Pubdate: Sat, 21 Dec 2013
Source: Kingsport Times-News (TN)
Copyright: 2013 Kingsport Publishing Corporation
Contact: http://www.timesnews.net/lettertoeditor.php
Website: http://www.timesnews.net/
Details: http://www.mapinc.org/media/1437

IT'S TIME TO END IRRATIONAL, COSTLY WAR ON MARIJUANA

In the wake of a Gallup poll that found more Americans are now in 
favor of legalizing marijuana than criminalizing it, we came across a 
statement from CALM (Citizens Against Legalizing Marijuana), which 
offers only this: "We affirm the 2006 FDA finding and vast scientific 
evidence that marijuana causes harm. The normalization, expanded use, 
and increased availability of marijuana are detrimental to our youth, 
to public health, and to the safety of our society."

That offers nothing of use. You can be harmed by drinking too much water.

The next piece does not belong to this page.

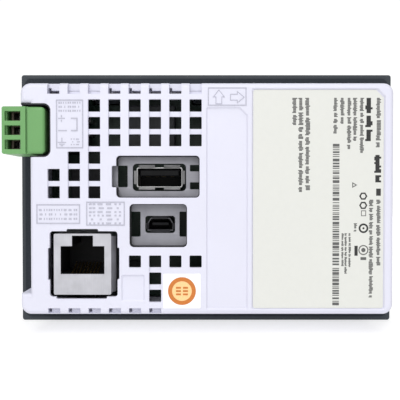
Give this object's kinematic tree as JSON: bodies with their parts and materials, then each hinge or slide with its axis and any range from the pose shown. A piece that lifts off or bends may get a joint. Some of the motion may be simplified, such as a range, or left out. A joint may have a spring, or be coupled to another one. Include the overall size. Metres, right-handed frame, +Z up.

Is it logical to continue to expend society's legal resources to 
prosecute and incarcerate those who choose to consume a drug which is 
no more a threat to safety or a detriment to any of us than is 
alcohol? We have laws against persons taking to the highway while 
intoxicated, whether by alcohol or any other drug. We have laws 
against minors consuming these drugs. Use them in the workplace, 
thereby putting others at risk, and you'll be terminated.

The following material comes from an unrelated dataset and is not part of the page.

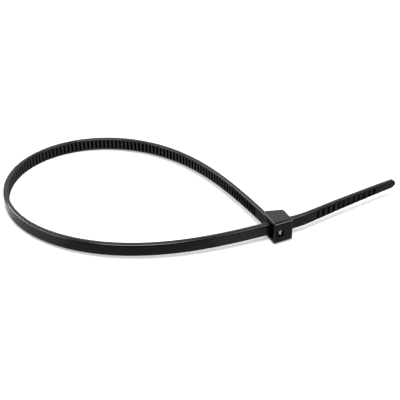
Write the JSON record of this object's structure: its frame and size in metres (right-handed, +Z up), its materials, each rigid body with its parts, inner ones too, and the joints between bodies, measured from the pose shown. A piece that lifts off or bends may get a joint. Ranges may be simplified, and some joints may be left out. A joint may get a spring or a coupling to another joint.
{
  "type": "cable tie",
  "caption": "Slim nylon cable tie threaded into a loop, with a serrated strap, a square locking head and a grooved, tapered tail.",
  "frame": {"origin": "centre of the footprint of the whole tie, on the surface that it lies on", "axes": "+X along the longest extent, from the loop towards the tail's tip; +Y across the loop, from the run that enters the head to the run that leaves it; +Z up, along the width of the strap"},
  "size_m": [0.1097, 0.0542, 0.0067],
  "materials": {
    "nylon": "black moulded nylon with a soft gloss"
  },
  "bodies": {
    "root": {"cable_tie": "nylon"}
  },
  "joints": []
}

Why do we continue to instruct our law enforcement officers to arrest 
citizens for possession of plant material? Why, in Tennessee, do we 
classify them as felons if they possess a mere half-ounce of the stuff?

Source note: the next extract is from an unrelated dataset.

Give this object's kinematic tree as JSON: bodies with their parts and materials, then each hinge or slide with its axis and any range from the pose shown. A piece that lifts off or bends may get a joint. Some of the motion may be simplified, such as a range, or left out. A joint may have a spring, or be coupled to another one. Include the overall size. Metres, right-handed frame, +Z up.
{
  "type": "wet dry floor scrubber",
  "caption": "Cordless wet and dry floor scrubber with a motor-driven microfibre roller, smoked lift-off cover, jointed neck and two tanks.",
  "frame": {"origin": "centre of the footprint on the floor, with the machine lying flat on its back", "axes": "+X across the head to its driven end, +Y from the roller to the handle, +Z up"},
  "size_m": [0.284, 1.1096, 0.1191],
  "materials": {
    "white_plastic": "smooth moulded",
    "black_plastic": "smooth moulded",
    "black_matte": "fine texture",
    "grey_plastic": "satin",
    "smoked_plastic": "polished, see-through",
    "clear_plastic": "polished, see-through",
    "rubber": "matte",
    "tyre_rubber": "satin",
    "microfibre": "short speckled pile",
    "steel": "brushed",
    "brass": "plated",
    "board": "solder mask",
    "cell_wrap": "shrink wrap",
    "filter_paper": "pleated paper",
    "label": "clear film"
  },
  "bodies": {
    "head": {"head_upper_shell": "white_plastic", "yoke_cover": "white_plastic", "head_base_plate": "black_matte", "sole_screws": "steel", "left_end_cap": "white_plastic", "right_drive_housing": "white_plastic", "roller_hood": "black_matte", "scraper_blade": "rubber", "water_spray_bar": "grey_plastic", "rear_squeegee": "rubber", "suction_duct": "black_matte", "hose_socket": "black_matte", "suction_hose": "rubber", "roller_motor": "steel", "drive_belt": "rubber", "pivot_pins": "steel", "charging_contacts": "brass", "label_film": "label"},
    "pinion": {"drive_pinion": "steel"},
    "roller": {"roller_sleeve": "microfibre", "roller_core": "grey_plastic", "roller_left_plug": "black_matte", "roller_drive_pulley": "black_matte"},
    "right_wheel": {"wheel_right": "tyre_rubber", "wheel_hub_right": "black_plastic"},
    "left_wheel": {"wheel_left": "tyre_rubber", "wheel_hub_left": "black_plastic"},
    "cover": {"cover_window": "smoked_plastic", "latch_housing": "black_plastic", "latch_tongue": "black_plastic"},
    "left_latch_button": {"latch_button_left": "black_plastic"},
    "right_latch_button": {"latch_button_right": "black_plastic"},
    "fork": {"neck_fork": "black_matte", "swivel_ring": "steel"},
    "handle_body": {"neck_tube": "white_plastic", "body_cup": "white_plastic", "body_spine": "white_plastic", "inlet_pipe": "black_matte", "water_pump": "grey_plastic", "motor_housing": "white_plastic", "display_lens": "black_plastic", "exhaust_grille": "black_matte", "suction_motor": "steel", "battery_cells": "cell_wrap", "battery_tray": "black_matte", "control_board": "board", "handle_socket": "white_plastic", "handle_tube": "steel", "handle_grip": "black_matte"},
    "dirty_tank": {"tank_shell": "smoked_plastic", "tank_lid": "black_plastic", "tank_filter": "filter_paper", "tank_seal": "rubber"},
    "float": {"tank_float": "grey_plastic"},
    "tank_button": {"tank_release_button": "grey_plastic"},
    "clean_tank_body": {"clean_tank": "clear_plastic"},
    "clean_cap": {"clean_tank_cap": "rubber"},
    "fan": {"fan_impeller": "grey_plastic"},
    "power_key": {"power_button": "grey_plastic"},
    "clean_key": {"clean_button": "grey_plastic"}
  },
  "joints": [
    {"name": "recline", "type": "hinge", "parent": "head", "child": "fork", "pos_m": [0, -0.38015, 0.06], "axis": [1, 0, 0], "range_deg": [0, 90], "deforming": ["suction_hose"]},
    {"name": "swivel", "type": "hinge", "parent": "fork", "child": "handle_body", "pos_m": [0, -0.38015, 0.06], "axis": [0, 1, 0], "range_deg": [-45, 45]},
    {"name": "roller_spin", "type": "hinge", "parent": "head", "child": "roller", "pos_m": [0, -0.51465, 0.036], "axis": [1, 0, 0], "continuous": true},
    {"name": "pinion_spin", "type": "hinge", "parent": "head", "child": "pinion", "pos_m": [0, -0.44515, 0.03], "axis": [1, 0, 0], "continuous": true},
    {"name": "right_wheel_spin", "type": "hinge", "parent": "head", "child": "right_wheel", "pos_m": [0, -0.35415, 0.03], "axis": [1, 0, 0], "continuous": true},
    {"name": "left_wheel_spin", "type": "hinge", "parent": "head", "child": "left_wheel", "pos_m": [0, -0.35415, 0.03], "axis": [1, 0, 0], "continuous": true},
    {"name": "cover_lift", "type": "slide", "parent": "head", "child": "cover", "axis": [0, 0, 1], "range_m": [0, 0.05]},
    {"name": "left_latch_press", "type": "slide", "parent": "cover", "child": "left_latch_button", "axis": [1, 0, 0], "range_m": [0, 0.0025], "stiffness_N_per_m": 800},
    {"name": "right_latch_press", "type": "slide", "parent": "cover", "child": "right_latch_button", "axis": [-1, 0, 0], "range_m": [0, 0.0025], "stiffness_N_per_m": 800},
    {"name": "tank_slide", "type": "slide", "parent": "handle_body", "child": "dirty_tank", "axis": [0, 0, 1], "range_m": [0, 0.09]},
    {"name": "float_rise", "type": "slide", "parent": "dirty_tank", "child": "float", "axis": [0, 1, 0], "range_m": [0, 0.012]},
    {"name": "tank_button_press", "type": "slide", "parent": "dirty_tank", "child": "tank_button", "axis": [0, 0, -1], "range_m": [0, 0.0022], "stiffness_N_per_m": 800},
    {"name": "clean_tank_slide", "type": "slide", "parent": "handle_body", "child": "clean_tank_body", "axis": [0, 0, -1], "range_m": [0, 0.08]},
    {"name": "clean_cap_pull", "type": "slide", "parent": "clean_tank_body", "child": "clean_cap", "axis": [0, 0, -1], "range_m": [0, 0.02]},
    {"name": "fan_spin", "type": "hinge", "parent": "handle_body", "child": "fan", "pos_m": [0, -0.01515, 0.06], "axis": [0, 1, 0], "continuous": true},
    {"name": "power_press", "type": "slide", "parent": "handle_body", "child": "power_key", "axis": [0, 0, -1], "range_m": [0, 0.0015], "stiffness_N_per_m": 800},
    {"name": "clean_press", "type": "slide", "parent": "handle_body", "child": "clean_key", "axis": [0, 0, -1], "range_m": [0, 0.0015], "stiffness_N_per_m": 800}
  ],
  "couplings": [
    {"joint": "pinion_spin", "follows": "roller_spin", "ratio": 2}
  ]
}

Fact is that unlike alcohol, marijuana is not toxic, marijuana 
"overdoses" are all but impossible, it hardly compares to alcohol or 
tobacco addiction, has relatively minor side effects and clear 
medical value to those suffering from a variety of serious ailments, 
offering relief from pain, nausea and other symptoms. Yet some 
750,000 Americans are arrested every year for merely possessing it - 
some for possessing it in their homes where they smoke a joint for 
relaxation rather than consume a glass of wine.

Meantime, consumption of marijuana, which has not been and will not 
be deterred, is fueling international criminal activity, much of it 
centered in South American states, which has cost tens of thousands 
of lives and totally corrupted the government of neighboring Mexico. 
The U.S. spends untold millions in its failing program of 
interdicting the movement of marijuana into the country. And 
thousands of Americans languish in prison for the bum rap of selling 
it because their personal stash exceeded some arbitrary limit.

No one has ever died of a marijuana overdose. On the other hand, 
38,000 died two years ago from drug overdoses, 60 percent of which 
were related to prescription drugs; 25,600 died from alcohol-related 
causes and nearly a half-million from tobacco-related causes. Nor, 
contrary to popular belief, is marijuana a gateway drug. Scientific 
American points out that studies which show people who use marijuana 
first before trying other drugs is correlation and not causation: 
people who go on to use hard drugs also smoke cigarettes and drink alcohol.

The criminalization of marijuana is costing American taxpayers more 
than $7 billion annually, destroying lives and driving an underground 
economy that leads to real crimes. It is long past time it was 
legalized. The federal government won't do it, but Tennessee can and 
should join other states in decriminalizing marijuana.